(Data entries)
━━━━━━━━━━━━━━━━

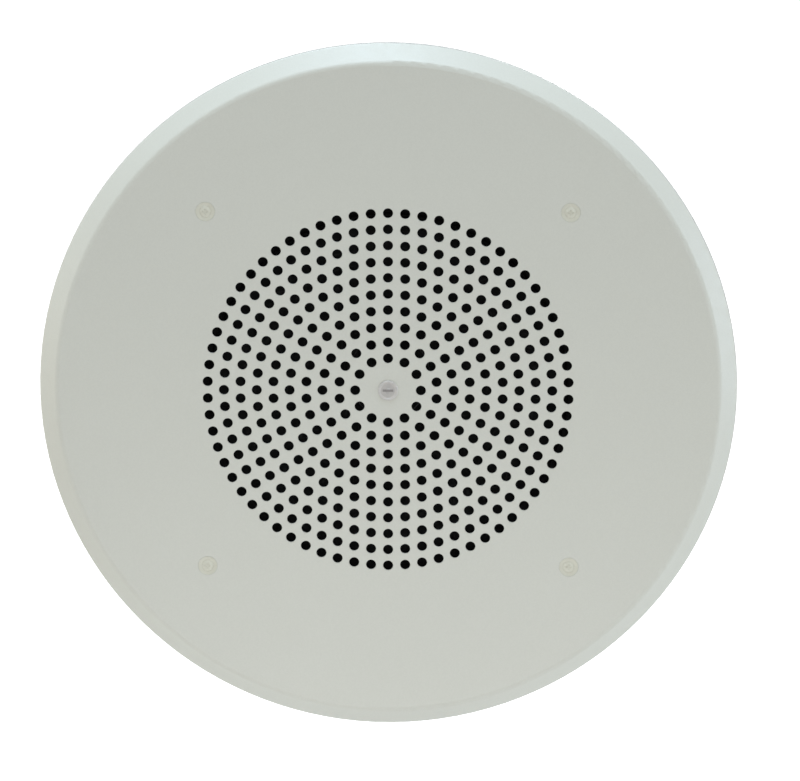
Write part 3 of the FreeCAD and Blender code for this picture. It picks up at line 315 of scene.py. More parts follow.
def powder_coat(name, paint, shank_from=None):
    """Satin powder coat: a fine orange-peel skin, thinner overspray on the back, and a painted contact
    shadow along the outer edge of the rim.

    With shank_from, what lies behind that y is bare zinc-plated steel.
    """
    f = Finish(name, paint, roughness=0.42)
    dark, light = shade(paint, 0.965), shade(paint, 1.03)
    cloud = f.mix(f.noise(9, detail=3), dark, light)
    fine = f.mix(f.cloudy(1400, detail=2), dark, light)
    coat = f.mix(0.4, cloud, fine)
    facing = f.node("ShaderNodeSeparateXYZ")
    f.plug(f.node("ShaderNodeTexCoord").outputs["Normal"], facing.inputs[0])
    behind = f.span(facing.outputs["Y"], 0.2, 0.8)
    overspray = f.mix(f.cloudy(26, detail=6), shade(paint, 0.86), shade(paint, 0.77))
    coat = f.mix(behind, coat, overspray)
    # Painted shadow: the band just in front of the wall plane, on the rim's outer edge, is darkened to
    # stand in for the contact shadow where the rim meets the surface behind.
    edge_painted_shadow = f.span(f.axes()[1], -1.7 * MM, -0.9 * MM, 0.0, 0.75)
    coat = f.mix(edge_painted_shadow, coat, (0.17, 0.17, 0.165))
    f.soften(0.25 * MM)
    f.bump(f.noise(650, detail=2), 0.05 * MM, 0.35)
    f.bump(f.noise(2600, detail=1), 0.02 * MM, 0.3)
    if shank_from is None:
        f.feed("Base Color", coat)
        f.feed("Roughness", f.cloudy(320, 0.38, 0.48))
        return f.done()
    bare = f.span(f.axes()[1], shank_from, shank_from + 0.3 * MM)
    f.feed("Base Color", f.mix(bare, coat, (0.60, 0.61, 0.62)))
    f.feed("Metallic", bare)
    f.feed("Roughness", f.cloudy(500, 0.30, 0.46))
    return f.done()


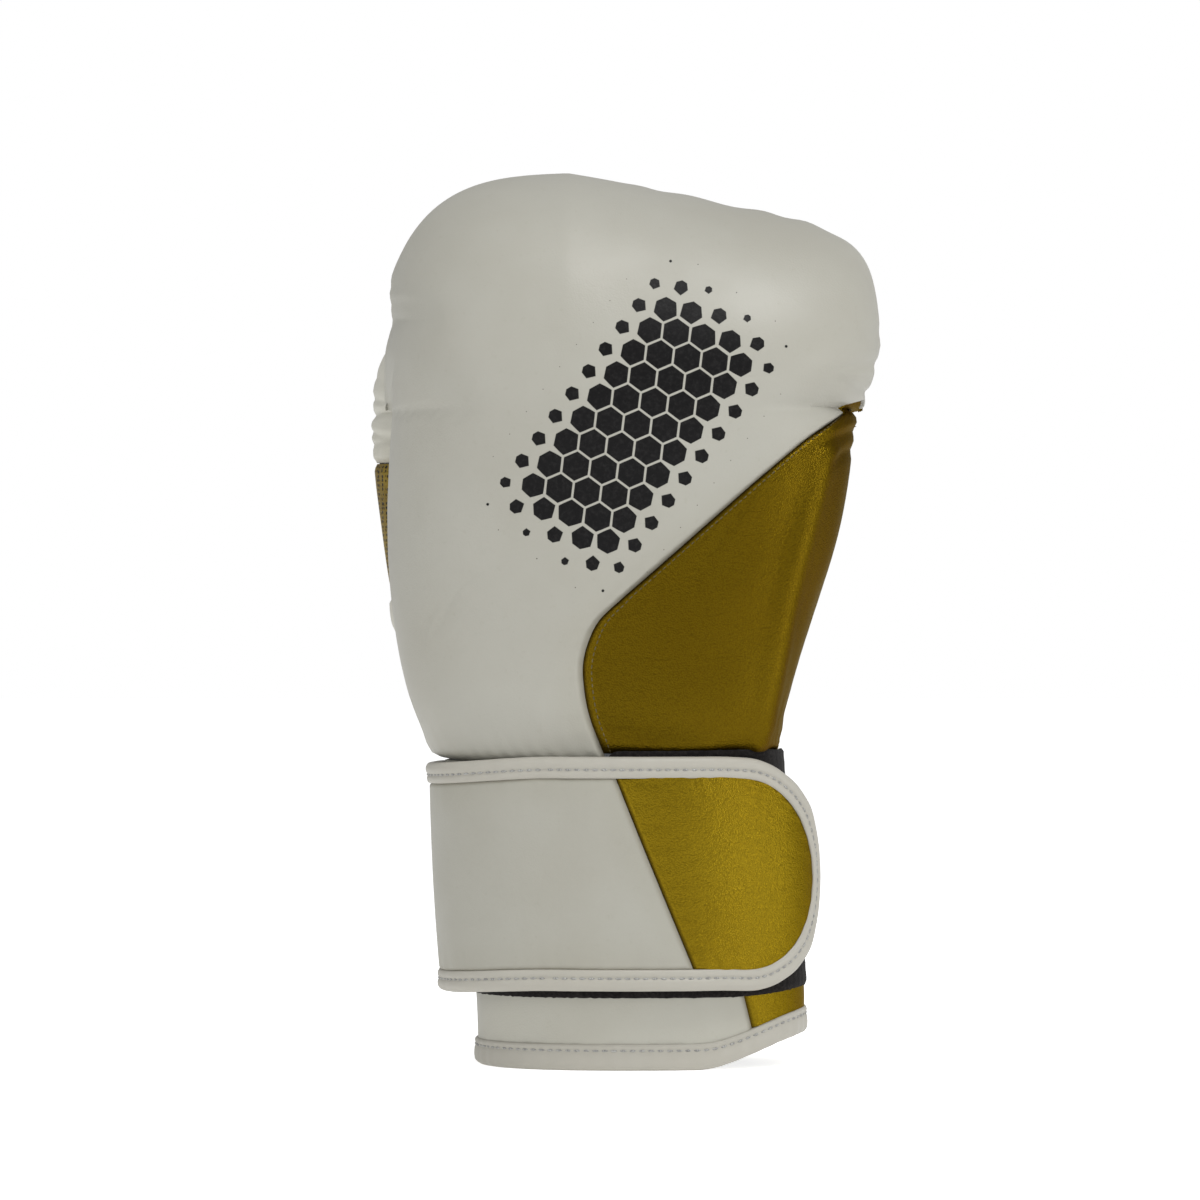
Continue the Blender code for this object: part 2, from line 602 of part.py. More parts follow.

━━━━━━━━━━━━━━━━

> [TASK] Extract every record and return it verbatim.

> [WRITTEN ANSWER]
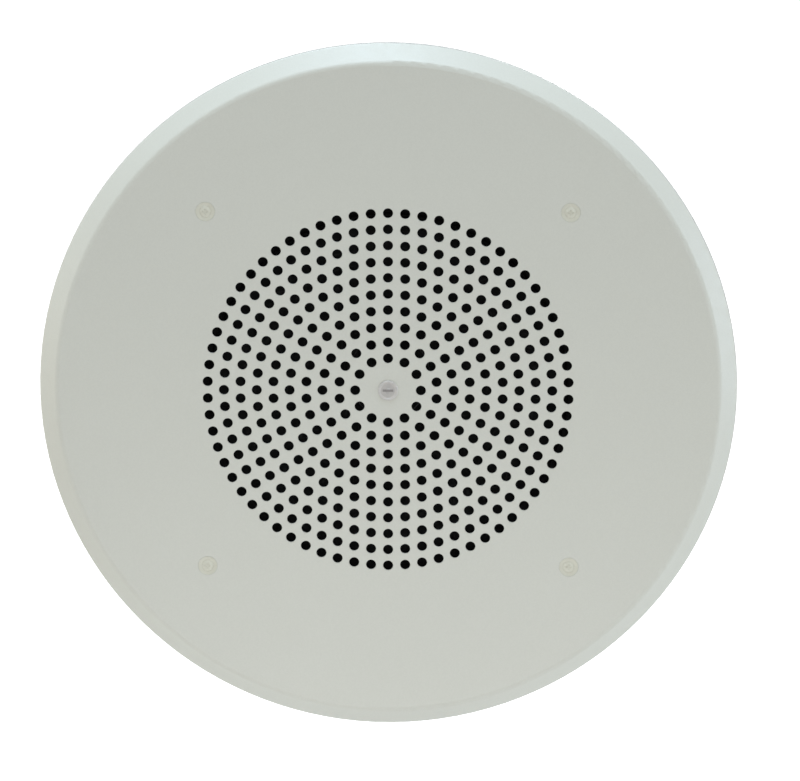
Write part 3 of the FreeCAD and Blender code for this picture. It picks up at line 315 of scene.py. More parts follow.
def powder_coat(name, paint, shank_from=None):
    """Satin powder coat: a fine orange-peel skin, thinner overspray on the back, and a painted contact
    shadow along the outer edge of the rim.

    With shank_from, what lies behind that y is bare zinc-plated steel.
    """
    f = Finish(name, paint, roughness=0.42)
    dark, light = shade(paint, 0.965), shade(paint, 1.03)
    cloud = f.mix(f.noise(9, detail=3), dark, light)
    fine = f.mix(f.cloudy(1400, detail=2), dark, light)
    coat = f.mix(0.4, cloud, fine)
    facing = f.node("ShaderNodeSeparateXYZ")
    f.plug(f.node("ShaderNodeTexCoord").outputs["Normal"], facing.inputs[0])
    behind = f.span(facing.outputs["Y"], 0.2, 0.8)
    overspray = f.mix(f.cloudy(26, detail=6), shade(paint, 0.86), shade(paint, 0.77))
    coat = f.mix(behind, coat, overspray)
    # Painted shadow: the band just in front of the wall plane, on the rim's outer edge, is darkened to
    # stand in for the contact shadow where the rim meets the surface behind.
    edge_painted_shadow = f.span(f.axes()[1], -1.7 * MM, -0.9 * MM, 0.0, 0.75)
    coat = f.mix(edge_painted_shadow, coat, (0.17, 0.17, 0.165))
    f.soften(0.25 * MM)
    f.bump(f.noise(650, detail=2), 0.05 * MM, 0.35)
    f.bump(f.noise(2600, detail=1), 0.02 * MM, 0.3)
    if shank_from is None:
        f.feed("Base Color", coat)
        f.feed("Roughness", f.cloudy(320, 0.38, 0.48))
        return f.done()
    bare = f.span(f.axes()[1], shank_from, shank_from + 0.3 * MM)
    f.feed("Base Color", f.mix(bare, coat, (0.60, 0.61, 0.62)))
    f.feed("Metallic", bare)
    f.feed("Roughness", f.cloudy(500, 0.30, 0.46))
    return f.done()


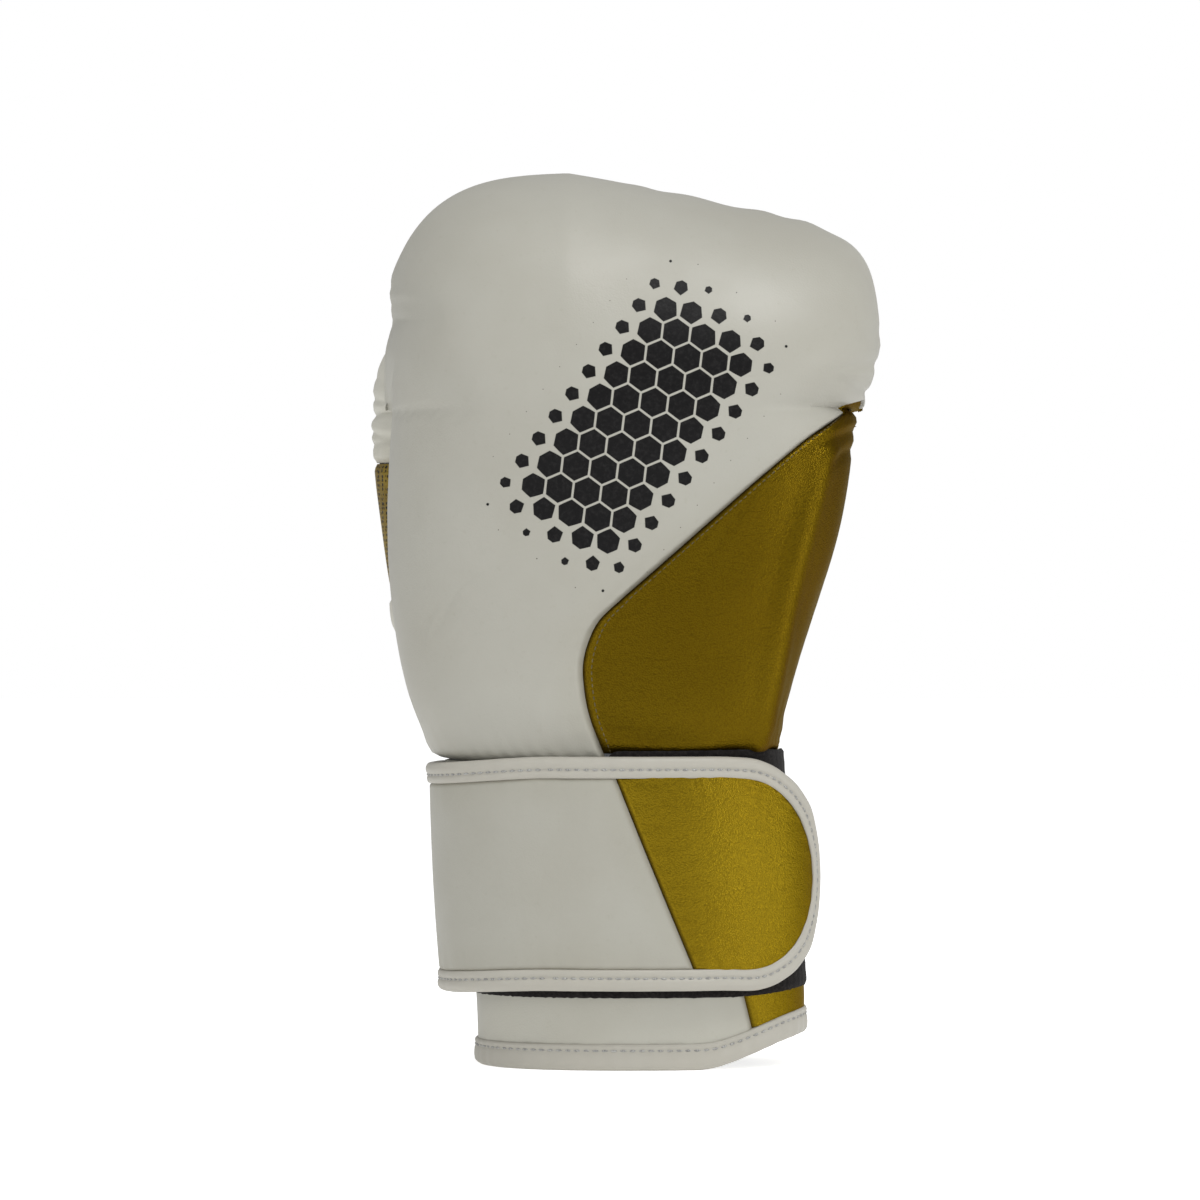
Continue the Blender code for this object: part 2, from line 602 of part.py. More parts follow.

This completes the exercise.